The following defines a type that maps any type to a slice of any other type
type K interface{}
type V interface{}
type SliceMap map[K][]V
Partial Structs
goast write impl
also allows for an amount of structural duck-typing with partially defined structs. This provides a type-safe ability to say "If it looks like X, it can do Y".
A toy example of this would a 'quittable struct'
//quittable.go
package main
type T struct {
quit chan bool
}
func (t *T) Quit() {
t.quit <- true
}
Implemented against
package main
//go:generate goast write impl quittable.go
type Process {
data <- chan string
value int
quit chan bool
}
File Naming Control
It can be useful for organizational purposes for generated files to have a naming scheme that identifies them as a generated file. goast
provides the --prefix
and --suffix
flags on the impl
sub-command to control this behavior.
Example: The following produces a file named gen_ints_iter.go
package main
//goast write impl --prefix=gen_ goast.net/x/iter
type Ints []int
Roadmap
goast is still in an alpha/RFC stage of development.
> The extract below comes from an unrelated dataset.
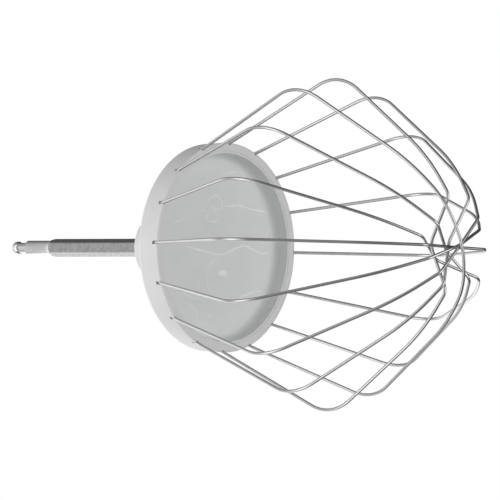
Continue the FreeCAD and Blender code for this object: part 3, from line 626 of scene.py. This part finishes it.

Some features that are planned for v1 are
History and acknowledgements
I originally got interested in code generation as a method of genericty in Go when I learned about the gen package from clipperhouse. When to Go team first announced Go 1.4 and the go:generate proposal, it planted the seed of the idea for goast in my brain and initiated my research into how it might work. In the intervening time I found gotgo, and more recently (and also quite close to my goals) the gonerics package. As projects in the same area as what goast explores, they were all valuble for research and inspiration, as well for providing a contrast against which I wanted to differentiate.
Licence
goast is released under a GPL v2 licence.